A problem I had was, how to unify that?
Google Analytics will tell you revenue is reflected when an order is made. But our accounting dept will say it’s when the items are shipped out. And the order shipped date can be a different day than when the order was made.
So when reporting metrics like revenue internally, I follow accounting rules to keep numbers aligned. But when working with different agencies, they have expect more traditional e-comm definitions.
My solution is to have clear cut definitions for metrics like net revenue and explaining where the source data comes from. Otherwise people will find numbers from different systems that don’t align and you have to explain to them where difference come from.
Honestly, these type of problems are what make the job fun for me because you understand fully how it all fits together.
Tell me what you’re up to outside of work.
Recently, I just moved. And I remembered how much moving sucks. And how important is it to negotiate everything. I remember my first quote for moving out was about $2,000. Then someone gave me $1,500. I kept calling and someone gave me as low as $600.

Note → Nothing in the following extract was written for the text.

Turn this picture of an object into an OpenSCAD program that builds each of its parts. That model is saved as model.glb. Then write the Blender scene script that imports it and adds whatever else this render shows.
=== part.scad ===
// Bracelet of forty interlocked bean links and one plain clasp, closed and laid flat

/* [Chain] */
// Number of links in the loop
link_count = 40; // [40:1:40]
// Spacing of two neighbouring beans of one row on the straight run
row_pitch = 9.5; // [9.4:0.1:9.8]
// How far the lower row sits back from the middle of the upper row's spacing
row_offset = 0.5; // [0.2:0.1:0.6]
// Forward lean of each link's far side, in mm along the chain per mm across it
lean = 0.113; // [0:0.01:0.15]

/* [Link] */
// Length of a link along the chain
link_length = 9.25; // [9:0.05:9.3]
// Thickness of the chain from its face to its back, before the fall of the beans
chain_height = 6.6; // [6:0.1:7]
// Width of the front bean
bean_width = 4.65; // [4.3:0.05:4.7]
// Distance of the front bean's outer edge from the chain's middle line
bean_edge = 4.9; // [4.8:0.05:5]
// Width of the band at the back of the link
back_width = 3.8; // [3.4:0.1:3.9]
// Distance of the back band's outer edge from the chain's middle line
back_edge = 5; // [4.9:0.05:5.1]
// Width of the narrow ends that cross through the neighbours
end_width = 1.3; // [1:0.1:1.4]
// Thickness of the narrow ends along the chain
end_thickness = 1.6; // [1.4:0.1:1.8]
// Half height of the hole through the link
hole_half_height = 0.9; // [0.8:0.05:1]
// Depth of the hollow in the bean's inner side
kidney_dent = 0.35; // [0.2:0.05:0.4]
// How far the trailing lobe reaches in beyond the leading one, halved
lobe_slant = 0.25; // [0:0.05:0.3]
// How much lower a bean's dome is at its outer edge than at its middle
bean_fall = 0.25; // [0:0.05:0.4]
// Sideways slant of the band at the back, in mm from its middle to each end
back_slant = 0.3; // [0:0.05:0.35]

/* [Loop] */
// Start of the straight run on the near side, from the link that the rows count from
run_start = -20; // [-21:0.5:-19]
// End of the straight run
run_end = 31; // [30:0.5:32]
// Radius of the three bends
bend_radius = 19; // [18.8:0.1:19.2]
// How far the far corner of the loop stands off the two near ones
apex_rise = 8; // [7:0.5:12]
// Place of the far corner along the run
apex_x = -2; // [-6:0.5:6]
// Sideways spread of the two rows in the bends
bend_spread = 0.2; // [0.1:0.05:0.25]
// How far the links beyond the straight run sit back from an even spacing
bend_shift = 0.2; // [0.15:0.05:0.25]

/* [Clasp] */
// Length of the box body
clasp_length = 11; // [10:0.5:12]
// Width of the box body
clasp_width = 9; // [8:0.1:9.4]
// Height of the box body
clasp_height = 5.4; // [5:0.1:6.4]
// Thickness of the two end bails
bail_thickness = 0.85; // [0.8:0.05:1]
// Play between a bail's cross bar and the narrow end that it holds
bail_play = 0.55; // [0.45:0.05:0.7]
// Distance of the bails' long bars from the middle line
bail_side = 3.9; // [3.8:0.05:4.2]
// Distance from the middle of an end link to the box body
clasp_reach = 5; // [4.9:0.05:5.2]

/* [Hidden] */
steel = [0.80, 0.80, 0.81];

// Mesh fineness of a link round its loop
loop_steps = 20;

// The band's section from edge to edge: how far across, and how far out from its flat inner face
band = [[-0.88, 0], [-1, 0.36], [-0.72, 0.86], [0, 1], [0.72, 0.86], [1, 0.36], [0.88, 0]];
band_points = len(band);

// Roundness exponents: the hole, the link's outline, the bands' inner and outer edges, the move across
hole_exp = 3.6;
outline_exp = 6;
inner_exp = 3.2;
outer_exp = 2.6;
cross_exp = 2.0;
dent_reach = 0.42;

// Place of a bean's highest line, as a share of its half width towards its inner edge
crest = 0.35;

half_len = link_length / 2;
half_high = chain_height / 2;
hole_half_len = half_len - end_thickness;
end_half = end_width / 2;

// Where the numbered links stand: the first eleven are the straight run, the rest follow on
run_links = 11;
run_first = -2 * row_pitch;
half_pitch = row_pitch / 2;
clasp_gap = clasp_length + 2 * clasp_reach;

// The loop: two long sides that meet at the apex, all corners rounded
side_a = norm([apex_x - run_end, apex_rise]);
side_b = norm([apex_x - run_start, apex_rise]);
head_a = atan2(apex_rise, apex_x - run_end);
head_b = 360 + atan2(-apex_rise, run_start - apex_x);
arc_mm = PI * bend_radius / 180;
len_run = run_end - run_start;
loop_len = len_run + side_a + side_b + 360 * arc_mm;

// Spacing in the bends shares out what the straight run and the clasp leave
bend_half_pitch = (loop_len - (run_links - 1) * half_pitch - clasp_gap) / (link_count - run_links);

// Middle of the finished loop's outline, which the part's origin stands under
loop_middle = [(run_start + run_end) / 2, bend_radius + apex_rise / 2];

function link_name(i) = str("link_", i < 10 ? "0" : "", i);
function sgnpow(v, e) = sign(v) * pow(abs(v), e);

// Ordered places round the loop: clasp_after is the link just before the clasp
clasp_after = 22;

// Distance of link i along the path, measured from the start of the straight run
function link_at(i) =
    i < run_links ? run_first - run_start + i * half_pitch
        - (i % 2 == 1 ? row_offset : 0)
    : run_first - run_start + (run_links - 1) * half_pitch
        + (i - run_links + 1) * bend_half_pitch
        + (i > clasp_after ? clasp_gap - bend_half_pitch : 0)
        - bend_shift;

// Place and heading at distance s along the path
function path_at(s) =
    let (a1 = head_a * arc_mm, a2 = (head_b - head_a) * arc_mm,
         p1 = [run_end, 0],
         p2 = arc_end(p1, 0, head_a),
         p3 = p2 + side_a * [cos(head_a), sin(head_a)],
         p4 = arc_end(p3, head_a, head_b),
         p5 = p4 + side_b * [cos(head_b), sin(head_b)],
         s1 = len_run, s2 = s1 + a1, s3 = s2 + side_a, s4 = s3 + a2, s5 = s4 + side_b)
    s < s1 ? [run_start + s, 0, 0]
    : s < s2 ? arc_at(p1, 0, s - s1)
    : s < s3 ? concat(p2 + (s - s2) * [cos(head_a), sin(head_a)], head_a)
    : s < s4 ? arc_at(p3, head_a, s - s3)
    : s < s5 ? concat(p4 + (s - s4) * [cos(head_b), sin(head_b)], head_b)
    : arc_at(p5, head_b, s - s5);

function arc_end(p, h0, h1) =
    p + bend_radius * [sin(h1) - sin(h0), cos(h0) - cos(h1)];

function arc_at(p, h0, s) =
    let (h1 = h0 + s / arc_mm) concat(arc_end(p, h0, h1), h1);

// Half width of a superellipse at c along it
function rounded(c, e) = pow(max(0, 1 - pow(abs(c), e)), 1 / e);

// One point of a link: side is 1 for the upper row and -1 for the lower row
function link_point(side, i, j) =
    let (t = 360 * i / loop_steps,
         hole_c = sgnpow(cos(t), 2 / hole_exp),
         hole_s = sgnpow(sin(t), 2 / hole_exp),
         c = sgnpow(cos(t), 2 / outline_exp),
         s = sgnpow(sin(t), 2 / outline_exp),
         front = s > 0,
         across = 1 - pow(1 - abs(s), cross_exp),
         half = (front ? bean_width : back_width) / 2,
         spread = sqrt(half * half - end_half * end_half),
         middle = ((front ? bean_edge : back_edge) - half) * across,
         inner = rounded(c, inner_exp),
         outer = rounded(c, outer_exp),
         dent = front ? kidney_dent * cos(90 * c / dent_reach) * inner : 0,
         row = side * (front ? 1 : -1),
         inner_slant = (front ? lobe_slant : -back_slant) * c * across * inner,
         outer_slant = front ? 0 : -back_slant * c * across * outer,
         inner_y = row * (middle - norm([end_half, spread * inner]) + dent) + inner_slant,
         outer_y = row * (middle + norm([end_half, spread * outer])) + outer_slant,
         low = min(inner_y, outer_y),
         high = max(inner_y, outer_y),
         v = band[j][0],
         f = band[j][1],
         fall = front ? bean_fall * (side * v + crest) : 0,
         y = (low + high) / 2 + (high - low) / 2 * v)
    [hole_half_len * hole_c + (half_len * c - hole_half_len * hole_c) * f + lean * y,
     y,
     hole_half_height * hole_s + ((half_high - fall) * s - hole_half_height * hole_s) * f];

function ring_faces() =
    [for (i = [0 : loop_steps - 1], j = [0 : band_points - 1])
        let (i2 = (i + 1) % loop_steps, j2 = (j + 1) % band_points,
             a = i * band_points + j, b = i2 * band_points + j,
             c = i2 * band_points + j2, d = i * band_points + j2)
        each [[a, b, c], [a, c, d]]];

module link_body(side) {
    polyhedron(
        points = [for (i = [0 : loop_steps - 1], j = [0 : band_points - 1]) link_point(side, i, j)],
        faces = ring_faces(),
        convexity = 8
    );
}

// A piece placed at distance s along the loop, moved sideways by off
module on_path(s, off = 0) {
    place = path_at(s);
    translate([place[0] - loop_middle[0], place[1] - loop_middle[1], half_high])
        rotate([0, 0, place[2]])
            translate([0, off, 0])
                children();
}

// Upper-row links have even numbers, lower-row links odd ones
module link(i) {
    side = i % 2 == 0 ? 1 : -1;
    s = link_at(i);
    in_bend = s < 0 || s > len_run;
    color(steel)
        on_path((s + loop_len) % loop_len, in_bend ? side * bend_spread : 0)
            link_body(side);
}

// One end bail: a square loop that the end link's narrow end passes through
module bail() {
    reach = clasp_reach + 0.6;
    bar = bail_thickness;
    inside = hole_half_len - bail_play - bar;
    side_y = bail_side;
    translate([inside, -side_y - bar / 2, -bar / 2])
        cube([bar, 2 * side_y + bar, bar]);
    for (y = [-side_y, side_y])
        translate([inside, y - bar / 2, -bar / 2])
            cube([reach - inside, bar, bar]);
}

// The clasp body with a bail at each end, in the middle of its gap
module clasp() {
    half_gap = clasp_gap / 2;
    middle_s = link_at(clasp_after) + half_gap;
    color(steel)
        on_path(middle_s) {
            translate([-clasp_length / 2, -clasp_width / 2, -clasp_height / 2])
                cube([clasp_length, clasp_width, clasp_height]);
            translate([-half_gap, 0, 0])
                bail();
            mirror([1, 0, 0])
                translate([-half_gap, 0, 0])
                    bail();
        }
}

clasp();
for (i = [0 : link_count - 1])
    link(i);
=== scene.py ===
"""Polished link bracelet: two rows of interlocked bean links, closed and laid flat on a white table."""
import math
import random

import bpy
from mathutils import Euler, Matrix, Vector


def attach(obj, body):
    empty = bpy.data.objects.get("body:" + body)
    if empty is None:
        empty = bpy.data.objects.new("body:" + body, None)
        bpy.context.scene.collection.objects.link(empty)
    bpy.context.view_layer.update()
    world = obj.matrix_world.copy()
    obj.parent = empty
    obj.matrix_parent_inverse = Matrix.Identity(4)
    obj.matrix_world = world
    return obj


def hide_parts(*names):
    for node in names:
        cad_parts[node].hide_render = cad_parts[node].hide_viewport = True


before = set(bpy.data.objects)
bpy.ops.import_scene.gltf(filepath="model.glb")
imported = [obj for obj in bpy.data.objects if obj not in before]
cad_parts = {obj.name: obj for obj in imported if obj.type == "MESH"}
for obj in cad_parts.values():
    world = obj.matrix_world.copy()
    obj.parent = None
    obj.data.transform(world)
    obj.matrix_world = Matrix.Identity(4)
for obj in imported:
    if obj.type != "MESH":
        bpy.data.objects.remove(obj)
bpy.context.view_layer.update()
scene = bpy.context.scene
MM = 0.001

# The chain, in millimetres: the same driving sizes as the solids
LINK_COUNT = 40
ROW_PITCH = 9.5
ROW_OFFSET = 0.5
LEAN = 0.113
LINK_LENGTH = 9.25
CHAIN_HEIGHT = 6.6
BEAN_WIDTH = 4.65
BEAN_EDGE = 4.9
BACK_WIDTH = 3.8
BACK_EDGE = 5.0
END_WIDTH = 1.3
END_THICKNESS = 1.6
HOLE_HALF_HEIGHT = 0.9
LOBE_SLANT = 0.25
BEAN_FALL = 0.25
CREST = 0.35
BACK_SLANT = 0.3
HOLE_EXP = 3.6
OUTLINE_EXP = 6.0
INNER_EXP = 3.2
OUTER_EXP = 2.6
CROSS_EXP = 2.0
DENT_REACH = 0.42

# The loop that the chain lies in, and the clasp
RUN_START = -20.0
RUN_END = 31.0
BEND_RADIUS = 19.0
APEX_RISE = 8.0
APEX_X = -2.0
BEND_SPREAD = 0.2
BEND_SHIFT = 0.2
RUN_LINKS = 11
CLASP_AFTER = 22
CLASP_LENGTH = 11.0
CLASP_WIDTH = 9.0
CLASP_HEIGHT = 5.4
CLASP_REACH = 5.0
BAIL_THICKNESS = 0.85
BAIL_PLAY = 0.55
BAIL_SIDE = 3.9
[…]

After that quote I called back the original company — the one I really wanted. he said, “I can’t hit you at $600, but I could do $800.” And I was like thinking like, how absurd is it that people just don’t actually try to negotiate and anything anymore. How people are so afraid to negotiate nowadays.
(Laughs) I think our generation is relatively conflict averse. What I’m thinking about is something we touched on before — switching jobs and the salary negotiation that comes with that.

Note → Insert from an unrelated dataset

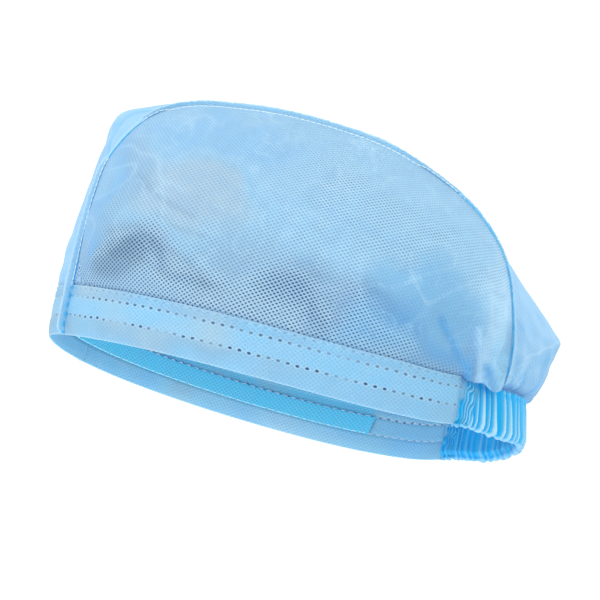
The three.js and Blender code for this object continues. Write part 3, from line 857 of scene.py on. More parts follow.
def panelPaint(base, valleyShade, beside):
    # painted shade and light in patches, creases, crumples, dots and along the front seam, over three
    # tones; the patches' edges wander with two slow noises, and a finer one mottles the whole
    y, z = base[..., 1], base[..., 2]
    seed, size = panelTone["seed"], panelTone["warpSize"]
    warpY = y + panelTone["warp"] * softNoise(y, z, size, seed)
    warpZ = z + panelTone["warp"] * softNoise(y, z, size, seed + 1)
    tone = threeLevels(warpZ, panelTone["levels"], *map(linear, panelTone["tones"]))
    for *patch, colour, amount in panelShadingPatches:
        tone = tinted(tone, colour, patchWeight(warpY, warpZ, *patch) * amount)
    tone = creaseTints(tone, y, z, panelCreases)
    fine = softNoise(y, panelTone["fineSquash"] * z, panelTone["fineSize"], seed + 4) / 2
    mottle = softNoise(y, z, panelTone["mottleSize"], seed + 2) + fine
    tone = blotted(tone, panelTone["mottleColour"], panelTone["mottle"], mottle)
    tone = crumpleTints(tone, y, z)
    dots = threeLevels(warpZ, panelDots["levels"], *panelDots["strengths"])
    for *patch, value in dotShadePatches:
        dots = between(dots, value, patchWeight(warpY, warpZ, *patch))
    ahead = y < seamShade["behind"]
    shade = bell(beside - seamShade["at"], seamShade["width"])
    shade = shade * smoothly(z, *seamShade["levels"]) * ahead
    line = plateau(z, *cornerShadeLine["levels"]) * ahead * bell(beside, cornerShadeLine["reach"], 4)
    band = (1 - smoothly(beside, *topBand["reach"])) * smoothly(z, *topBand["levels"])
    tone = tinted(tone, seamShade["colour"], shade)
    tone = tinted(tone, cornerShadeLine["colour"], line)
    tone = tinted(tone, topBand["colour"], band * topBand["amount"])
    dots = dots * (1 - shade) * (1 - line) * (1 - band)
    deep = panelDeepShade[-1] * patchWeight(warpY, warpZ, *panelDeepShade[:-1])
    return {"tone": tone, "dots": dots, "valleyShade": np.maximum(valleyShade * panelTone["valleyShare"], deep)}


def panelRelief(points, base, beside):
    # slow waves and the creases, which die away at the seam and at the hem
    y, z = base[..., 1], base[..., 2]
    push = panelWaves["depth"] * softNoise(y, z, panelWaves["size"], panelWaves["seed"])
    push = creasePush(push, y, z, panelCreases)
    return relieved(points, base, push, smoothly(beside, *panelWaves["fromSeam"]), panelWaves["fromHem"])


strip = {
    "stations": 260, "columns": 96, "thickness": 0.35, "flatNet": (61, 13), "waves": 0.4,
    "wavesSize": 20.0, "seed": 21, "fromSeam": (0, 0.12), "fromHem": (0.5, 5), "behind": 60,
    "tone": "#B2D8F4", "mottle": 0.22, "mottleSize": 13.0, "mottleColour": "#93C8F0", "dots": 0.16,
    "valleyShare": 0.9, "crumpleShift": 10,
}
# Creases at the back, on both sides, as above but through (x, z) points; their tints too are
# painted highlights and painted shade
backCreases = [
    (0.55, 0.1, "#E2F2FE", 0.65, (8, 46.5), (20, 41.5), (33, 34.5), (41, 27.5), (46.5, 21)),
    (0.6, 0.15, "#DEF1FD", 0.65, (33, 17), (33, 22), (29, 28)),
    (0.6, 0.2, "#8CC8F0", 0.7, (43, 46), (35, 37.5)),
    (4.0, -0.4, "#8ACAF0", 0.6, (18, 37), (28, 31), (38, 24)),
    (2.5, 0.0, "#6DB9EC", 0.6, (40, 25), (38, 18)),
    (3.0, 1.5, "#B4DAF6", 0.4, (0, 48), (14, 46)),
    (3.4, 0.3, "#CBE8FA", 0.7, (34, 30), (41, 22), (45, 17)),
]
# Painted shade where the strip turns away round the front corner: a band of deeper blue and a
# line. reach is by the share of the strip's length, the rest by the share of its half width
frontCornerShade = {
    "reach": (0.165, 0.19, 0.275, 0.3), "middle": 0.235, "nearest": 0.62, "bend": 95.0,
    "wander": 0.012, "wanderSize": 7.0, "band": (-0.16, -0.03, -0.03, 0.02), "colour": "#84C8F6",
    "amount": 0.75, "line": "#54B8F8", "lineWidth": 0.014, "lineAmount": 0.7,
}


def stripPaint(points, t, across, valleyShade):
    # soft blots on one tone, then the painted light and shade of the creases, of the front corner
    # and of the crumples
    x, y, z = points[..., 0], points[..., 1], points[..., 2]
    tone = np.broadcast_to(linear(strip["tone"]), points.shape)
    mottle = softNoise(x + y, z, strip["mottleSize"], strip["seed"] + 1)
    tone = blotted(tone, strip["mottleColour"], strip["mottle"], mottle)
    tone = creaseTints(tone, np.abs(x), z, backCreases, y > strip["behind"])
    # painted shade where the strip turns away round the front corner: a line, and a band of deeper
    # blue on its inner side
    along = plateau(t, *frontCornerShade["reach"])
    bend = frontCornerShade["nearest"] + frontCornerShade["bend"] * (t - frontCornerShade["middle"]) ** 2
    wander = softNoise(np.abs(x), y + z, frontCornerShade["wanderSize"], strip["seed"] + 2)
    inward = np.abs(across) - bend + frontCornerShade["wander"] * wander
    band = along * plateau(inward, *frontCornerShade["band"])
    line = along * bell(inward, frontCornerShade["lineWidth"])
    tone = tinted(tone, frontCornerShade["colour"], band * frontCornerShade["amount"])
    tone = tinted(tone, frontCornerShade["line"], frontCornerShade["lineAmount"] * line)
    tone = crumpleTints(tone, x + y, z, strip["crumpleShift"])
    return {"tone": tone, "dots": np.full(points.shape[:2], strip["dots"]),
            "valleyShade": valleyShade * strip["valleyShare"]}


def stripRelief(points, across):
    # slow waves and creases, which die away towards the seams, the hem and the casing
    x, y, z = points[..., 0], points[..., 1], points[..., 2]
    push = strip["waves"] * softNoise(x + y, z + y, strip["wavesSize"], strip["seed"])
    push = creasePush(push, np.abs(x), z, backCreases, y > strip["behind"])
    return relieved(points, points, push, smoothly(1 - np.abs(across), *strip["fromSeam"]),
                    strip["fromHem"])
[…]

I think people do try, but when the company comes back with an explanation of how their offer is in-line with the industry, most people don’t feel differentiated enough to ask above that.
It is hard. I’d say to always your worth. Know what your industry and position can offer, and once you know it exists, go for what you want and learn the skills.
My goal is just to not get ripped off anymore. Y’all can’t keep playing me. I’m done getting paid.